Collected material:
· · · ·

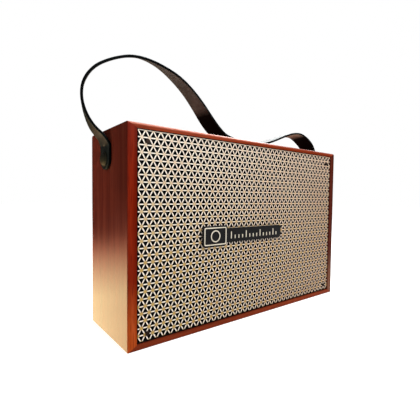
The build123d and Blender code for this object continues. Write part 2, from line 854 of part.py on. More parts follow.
def buttons():
    """Two push buttons, each over its own tact switch on the board."""
    switches = []
    tact_end = board_back + tact_height + tact_button_height
    for name, (x, z) in (("power_button", power_place), ("mode_button", mode_place)):
        flange_y = (cover_y - panel_gap - button_sheet, cover_y - panel_gap)
        button = bar_y(x, z, button_radius, flange_y[0], control_y + button_proud)
        button = fillet(button.edges().sort_by(Axis.Y)[-1], small_edge)
        button += bar_y(x, z, button_radius + button_flange, *flange_y)
        button += bar_y(x, z, button_stem_radius, tact_end + button_travel + cap_gap, flange_y[0])
        save(name, button)
        tact_y = (board_back, board_back + tact_height)
        tact = block(around(x, tact_size), tact_y, around(z, tact_size))
        switches.append(tact + bar_y(x, z, button_stem_radius, tact_y[1], tact_end))
    save("tact_switches", group(switches))


def sockets_and_light():
    mouth = control_y - socket_setback
    x, z = usb_place
    shell = slab_y(SlotOverall(usb_width, usb_height), x, z, board_back, mouth)
    hollow = SlotOverall(usb_width - 2 * usb_shell, usb_height - 2 * usb_shell)
    shell -= slab_y(hollow, x, z, mouth - usb_depth, mouth + over)
    tongue_y = (mouth - usb_depth, mouth - tongue_setback)
    shell += block(around(x, usb_tongue_width), tongue_y, around(z, usb_tongue))
    save("usb_socket", shell)
    x, z = aux_place
    case_y = (board_back, board_back + pot_depth)
    case = block(around(x, aux_case), case_y, around(z, aux_case))
    case += bar_y(x, z, aux_barrel_radius, case_y[1], mouth)
    save("aux_socket", case - bar_y(x, z, aux_bore_radius, mouth - aux_depth, mouth + over))
    x, z = light_place
    light = bar_y(x, z, light_radius, board_back, control_y + light_proud)
    save("status_light", fillet(light.edges().sort_by(Axis.Y)[-1], small_edge))


def circuit_board():
    board_z = around(control_z, board_height)
    board = block((board_left, board_right), (board_y, board_back), board_z)
    posts = []
    for x, z in post_places():
        board -= bar_y(x, z, small_screw[2] + through_gap, board_y - over, board_back + over)
        post = bar_y(x, z, post_radius, board_back, cover_y)
        pilot_end = board_y + small_screw[3] + hole_spare
        posts.append(post - bar_y(x, z, small_screw[2] + screw_gap, board_back, pilot_end))
    save("circuit_board", board)
    save("board_posts", group(posts))
    modules(board_z[1] - post_inset - post_radius - module_inset)


def modules(top):
    """The finned amplifier and the tuner's can, on the board's front below a level."""
    low_x = board_left + module_inset
    x = (low_x, low_x + amplifier_width)
    module_y = (board_y - module_depth, board_y)
    amplifier = block(x, module_y, (top - amplifier_height, top))
    groove_x = (x[0] - over, x[1] + over)
    groove_y = (module_y[0] - over, module_y[0] + fin_depth)
    for index in range(fin_grooves):
        level = top - amplifier_height * (index + 1) / (fin_grooves + 1)
        amplifier -= block(groove_x, groove_y, around(level, fin_groove))
    save("amplifier_module", amplifier)
    high_x = board_right - post_inset - post_radius - module_inset
    tuner_y = (board_y - tuner_depth, board_y)
    tuner = block((high_x - tuner_width, high_x), tuner_y, (top - tuner_height, top))
    save("tuner_module", fillet(tuner.edges().group_by(Axis.Y)[0], module_edge))


def small_screws():
    """The identical screws of the board, the battery clamp and the antenna clip."""
    screws = [to_front(x, board_y, z) * screw(small_screw) for x, z in post_places()]
    seat = floor_z + clamp_sheet
    screws += [Pos(x, y, seat) * screw(small_screw) for x, y in clamp_screw_places()]
    seat = cover_back + clip_sheet
    screws += [to_rear(x, seat, z) * screw(small_screw) for x, z in clip_screw_places()]
    save("small_screws", group(screws))


def battery():
    """Two cells side by side in one sleeve, held down by a bridge clamp."""
    height = 2 * cell_radius
    low_x, high_x = around(battery_x, battery_length)
    pack = block((low_x, high_x), around(battery_y, height), (floor_z, floor_z + height))
    for y in around(battery_y, height):
        pack += bar_x(y, floor_z + cell_radius, cell_radius, low_x, high_x)
    save("battery_pack", pack.solid())
    crown = floor_z + height + panel_gap
    x = around(battery_x, clamp_width)
    foot_z = (floor_z, floor_z + clamp_sheet)
    clamp = block(x, around(battery_y, 2 * clamp_outside), (floor_z, crown + clamp_sheet))
    clamp += block(x, around(battery_y, 2 * (clamp_outside + clamp_foot)), foot_z)
    inside = around(battery_y, 2 * (clamp_outside - clamp_sheet))
    clamp -= block((x[0] - over, x[1] + over), inside, (floor_z - over, crown))
    for place_x, y in clamp_screw_places():
        hole = small_screw[2] + through_gap
        clamp -= bar_z(place_x, y, hole, floor_z - over, foot_z[1] + over)
    save("battery_clamp", clamp)


def ferrite_antenna():
    """Ferrite rod in the two rings of a holder under the top board."""
    rod_z = ceiling_z - holder_bar - holder_drop - ferrite_radius
    save("ferrite_rod", bar_x(0, rod_z, ferrite_radius, *around(ferrite_x, ferrite_length)))
    half = ferrite_radius + holder_wall
    holder_x = around(ferrite_x, holder_span + holder_ring)
    holder = block(holder_x, around(0, 2 * half), (ceiling_z - holder_bar, ceiling_z))
    for side in (-1, 1):
        x = around(ferrite_x + side * holder_span / 2, holder_ring)
        ring = block(x, around(0, 2 * half), (rod_z - half, ceiling_z - holder_bar))
        holder += ring - bar_x(0, rod_z, ferrite_radius + running_gap, x[0] - over, x[1] + over)
    save("rod_holder", holder)


def pull_up_antenna():
    """Fixed housing in a clip behind the cover, a sliding tube and a sliding rod."""
    tube_radius = housing_radius - antenna_wall - running_gap
    rod_radius = tube_radius - antenna_wall - running_gap - antenna_step
    rod_top = cabinet_height + tip_gap
    housing = bar_z(antenna_x, antenna_y, housing_radius, housing_foot_z, cabinet_height)
    bore = tube_radius + running_gap
    housing -= bar_z(antenna_x, antenna_y, bore, housing_foot_z - over, cabinet_height + over)
    foot = housing_foot_z + antenna_stop
    tube = bar_z(antenna_x, antenna_y, tube_radius, foot, cabinet_height)
    tube -= bar_z(antenna_x, antenna_y, rod_radius + running_gap, foot - over, cabinet_height + over)
    rod = bar_z(antenna_x, antenna_y, rod_radius, foot + rod_start, rod_top)
    tip = bar_z(antenna_x, antenna_y, tip_radius, rod_top, rod_top + tip_height)
    save("antenna_housing", housing)
    save("antenna_tube", tube)
    save("antenna_rod", rod)
    save("antenna_tip", fillet(tip.edges().sort_by(Axis.Z)[-1], tip_edge))
    reach = housing_radius + clip_wall
    z = around(clip_z, clip_height)
    clip = block(around(antenna_x, 2 * reach), (cover_back, antenna_y + reach), z)
    clip += block(around(antenna_x, 2 * (reach + clip_ear)), (cover_back, cover_back + clip_sheet), z)
    clip -= bar_z(antenna_x, antenna_y, housing_radius + running_gap, z[0] - over, z[1] + over)
    hole = small_screw[2] + through_gap
    for x, place_z in clip_screw_places():
        clip -= bar_y(x, place_z, hole, cover_back - over, cover_back + 2 * clip_sheet)
    save("antenna_clip", clip)


def lead(name, points):
    """A lead as a tube along straight runs joined by tangent arcs."""
    corners = [Vector(*point) for point in points]
    radii = []
    for before, corner, after in zip(corners, corners[1:], corners[2:]):
        shorter = min((corner - before).length, (after - corner).length)
        turn = math.radians((corner - before).get_angle(after - corner))
        radii.append(lead_bend * shorter / math.tan(turn / 2))
    route = FilletPolyline(*corners, radius=radii)
    start = Plane(origin=corners[0], z_dir=corners[1] - corners[0])
    save(name, sweep(start * Circle(lead_radius), path=route))


def leads():
    """Speaker lead to the amplifier module and battery lead to the board."""
    frame_back = driver_y + basket_depth
    tag_z = driver_z + basket_radius - basket_wall
    module_x = board_left + module_inset
    module_y = board_y - module_depth / 2
    lead("speaker_lead", [
        (driver_x, frame_back, tag_z),
        (driver_x, module_y, tag_z),
        (driver_x + lead_run, module_y, tag_z + lead_jog),
        (module_x, module_y, tag_z + lead_jog),
    ])
    pack_top = floor_z + 2 * cell_radius
    lead_y = battery_y + lead_jog
    out_x = battery_x + battery_length / 2 - lead_inset
    in_x = out_x - lead_inset
    turn_z = pack_top + lead_rise
    in_z = control_z - board_height / 2 + lead_inset
    lead("battery_lead", [
        (out_x, lead_y, pack_top),
        (out_x, lead_y, turn_z),
        (out_x - lead_jog, board_y - lead_rise, (turn_z + in_z) / 2),
        (in_x, board_y - lead_rise, in_z),
        (in_x, board_y, in_z),
    ])


cabinet()
blocks()
front()
badge()
driver()
strap()
rivets()
rear_cover()
rotary_controls()
band_switch()
buttons()
sockets_and_light()
circuit_board()
small_screws()
battery()
ferrite_antenna()
pull_up_antenna()
leads()
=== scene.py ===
import json
import math

import bmesh
import bpy
import numpy as np
from mathutils import Matrix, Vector
from mathutils.geometry import delaunay_2d_cdt


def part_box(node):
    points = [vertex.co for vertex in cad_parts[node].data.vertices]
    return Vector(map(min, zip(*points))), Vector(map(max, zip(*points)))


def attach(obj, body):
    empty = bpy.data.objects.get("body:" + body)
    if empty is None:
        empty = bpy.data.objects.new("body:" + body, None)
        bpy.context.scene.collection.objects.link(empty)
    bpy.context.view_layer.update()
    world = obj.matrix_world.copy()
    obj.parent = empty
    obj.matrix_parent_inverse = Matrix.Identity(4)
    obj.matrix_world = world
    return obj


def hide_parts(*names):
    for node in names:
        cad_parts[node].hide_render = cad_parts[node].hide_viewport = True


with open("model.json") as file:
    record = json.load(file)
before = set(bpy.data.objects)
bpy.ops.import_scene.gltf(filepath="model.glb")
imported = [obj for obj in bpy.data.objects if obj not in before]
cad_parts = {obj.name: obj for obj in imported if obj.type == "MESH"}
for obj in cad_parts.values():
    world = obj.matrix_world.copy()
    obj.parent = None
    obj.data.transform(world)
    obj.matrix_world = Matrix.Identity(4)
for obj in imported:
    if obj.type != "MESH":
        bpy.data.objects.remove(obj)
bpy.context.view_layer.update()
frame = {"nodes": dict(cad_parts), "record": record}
mm = 0.001
# in the dictionaries a pair such as darkerZ says where along that axis a change starts and is full


def makeObject(name, points, faces, material, smooth=True, uv=None):
    # points: rows x, y, z in metres; faces: rows of corner numbers; uv: one row for each point
    mesh = bpy.data.meshes.new(name)
    mesh.from_pydata(np.asarray(points, float).tolist(), [], [list(map(int, f)) for f in faces])
    mesh.update()
    if smooth:
        mesh.shade_smooth()
    if uv is not None:
        layer = mesh.uv_layers.new(name="UVMap")
        corner = np.empty(len(mesh.loops), np.int32)
        mesh.loops.foreach_get("vertex_index", corner)
        layer.data.foreach_set("uv", np.asarray(uv, np.float32)[corner].ravel())
    mesh.materials.append(material)
    piece = bpy.data.objects.new(name, mesh)
    bpy.context.scene.collection.objects.link(piece)
    return piece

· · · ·

For the data above, state how many lines contain "return"; the number is the whole answer.

3